§ WHAT IS EXPECTED
Reproduce all of the material word for word.

§ SOURCE MATERIAL

-- START --

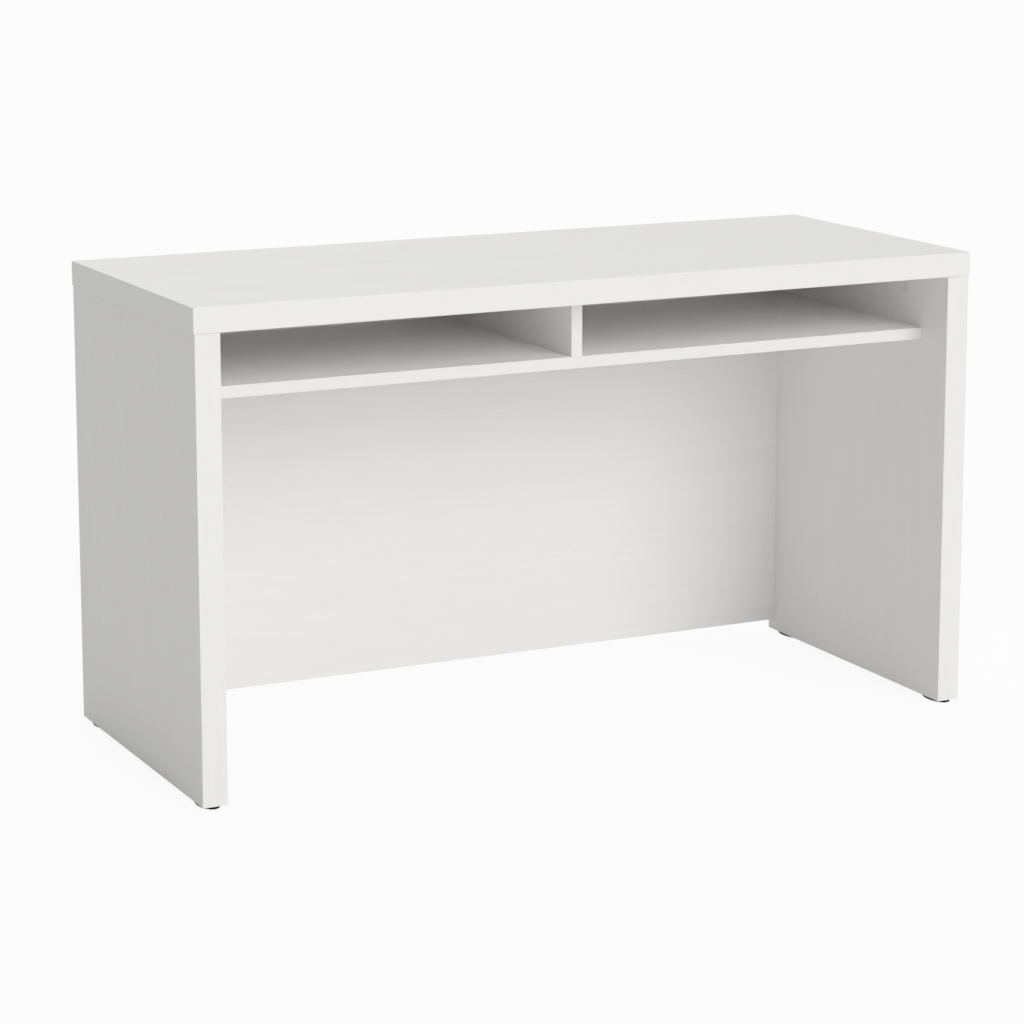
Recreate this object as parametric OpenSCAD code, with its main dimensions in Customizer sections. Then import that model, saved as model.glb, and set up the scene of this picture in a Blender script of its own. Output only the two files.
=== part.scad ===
// Desk-height console table: a slab top on two full-depth end panels, closed at
// the back, with a divided shelf hung under the top. The top and the end panels
// are hollow: two skins on a frame, filled with a paper core and edge banded.
// The origin is the middle of the footprint on the floor. +Z is up, +X is to
// the right of a person sitting at the table, and -Y is the open front.

/* [Overall] */
// Width over the top
table_w = 1350; // [1150:10:1800]
// Depth over the top, and of the end panels
table_d = 550; // [450:10:700]
// Height from the floor to the upper face of the top
table_h = 760; // [690:5:820]

/* [Top and end panels] */
// Thickness of the top
top_t = 39; // [36:1:50]
// Thickness of each end panel
end_t = 40; // [38:1:50]
// Overhang of the top past the outer face of each end panel
top_overhang = 1.5; // [0:0.5:4]

/* [Shelf, divider and back panel] */
// Thickness of the shelf, the divider and the back panel
board_t = 19; // [18:0.5:22]
// Clear height of the two bays between the shelf and the top
bay_h = 94; // [80:1:160]
// Set-back of the shelf and the divider from the front of the table
shelf_setback = 75; // [20:5:120]
// Offset of the divider from the middle, negative to the left
divider_offset = -9.5; // [-60:0.5:60]
// Height of the back panel's lower edge above the floor
back_floor_gap = 24; // [10:1:120]

/* [Hollow panel make-up] */
// Thickness of the skins
skin_t = 3; // [2.5:0.5:4]
// Thickness of the edge bands
band_t = 1; // [0.5:0.5:2]
// Width of the outer frame members along the front and the back
stile_w = 46; // [40:1:56]
// Width of the cross rails, which hold most of the fittings
rail_w = 62; // [56:1:72]
// Depth of a shelf rail below the underside of the shelf
shelf_rail_drop = 20; // [12:1:40]
// Width of a core cell across its flats
cell_w = 48; // [40:1:80]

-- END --

§ TASK RESULT
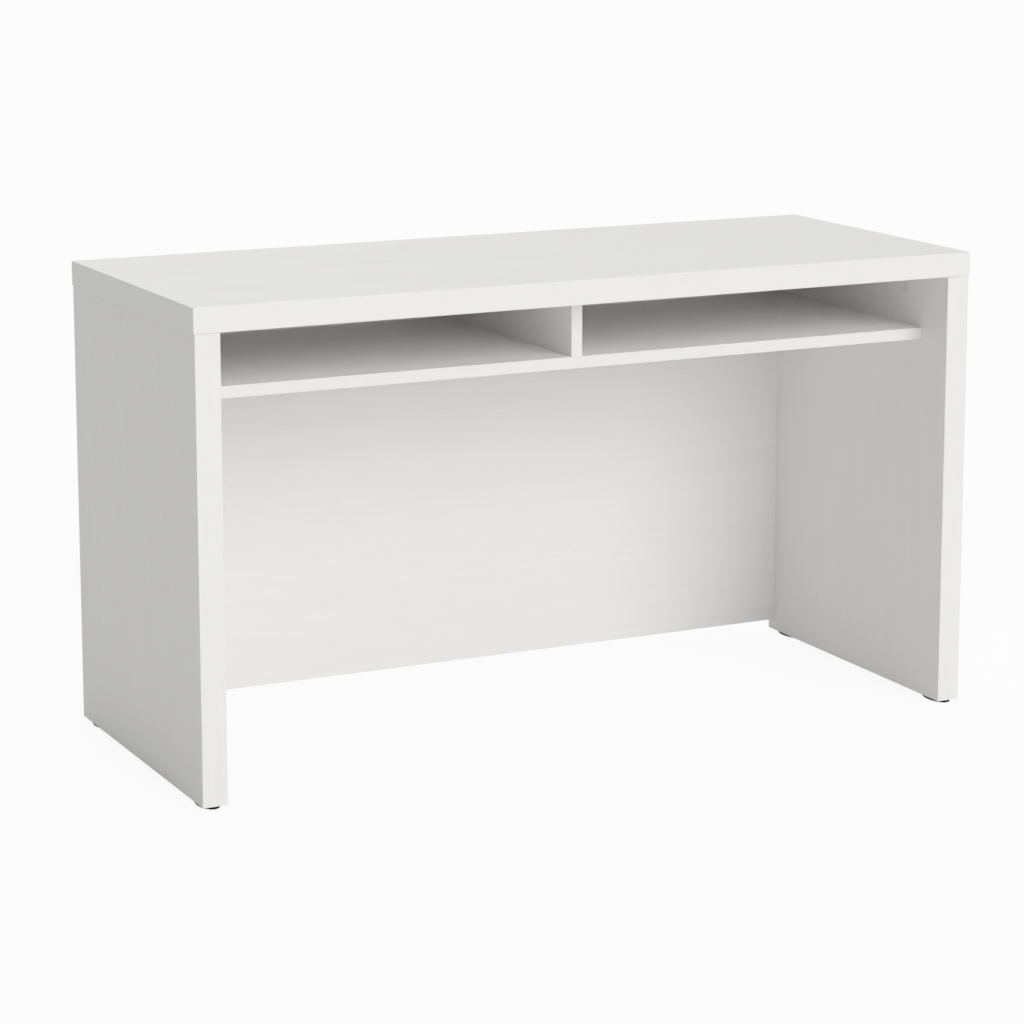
Recreate this object as parametric OpenSCAD code, with its main dimensions in Customizer sections. Then import that model, saved as model.glb, and set up the scene of this picture in a Blender script of its own. Output only the two files.
=== part.scad ===
// Desk-height console table: a slab top on two full-depth end panels, closed at
// the back, with a divided shelf hung under the top. The top and the end panels
// are hollow: two skins on a frame, filled with a paper core and edge banded.
// The origin is the middle of the footprint on the floor. +Z is up, +X is to
// the right of a person sitting at the table, and -Y is the open front.

/* [Overall] */
// Width over the top
table_w = 1350; // [1150:10:1800]
// Depth over the top, and of the end panels
table_d = 550; // [450:10:700]
// Height from the floor to the upper face of the top
table_h = 760; // [690:5:820]

/* [Top and end panels] */
// Thickness of the top
top_t = 39; // [36:1:50]
// Thickness of each end panel
end_t = 40; // [38:1:50]
// Overhang of the top past the outer face of each end panel
top_overhang = 1.5; // [0:0.5:4]

/* [Shelf, divider and back panel] */
// Thickness of the shelf, the divider and the back panel
board_t = 19; // [18:0.5:22]
// Clear height of the two bays between the shelf and the top
bay_h = 94; // [80:1:160]
// Set-back of the shelf and the divider from the front of the table
shelf_setback = 75; // [20:5:120]
// Offset of the divider from the middle, negative to the left
divider_offset = -9.5; // [-60:0.5:60]
// Height of the back panel's lower edge above the floor
back_floor_gap = 24; // [10:1:120]

/* [Hollow panel make-up] */
// Thickness of the skins
skin_t = 3; // [2.5:0.5:4]
// Thickness of the edge bands
band_t = 1; // [0.5:0.5:2]
// Width of the outer frame members along the front and the back
stile_w = 46; // [40:1:56]
// Width of the cross rails, which hold most of the fittings
rail_w = 62; // [56:1:72]
// Depth of a shelf rail below the underside of the shelf
shelf_rail_drop = 20; // [12:1:40]
// Width of a core cell across its flats
cell_w = 48; // [40:1:80]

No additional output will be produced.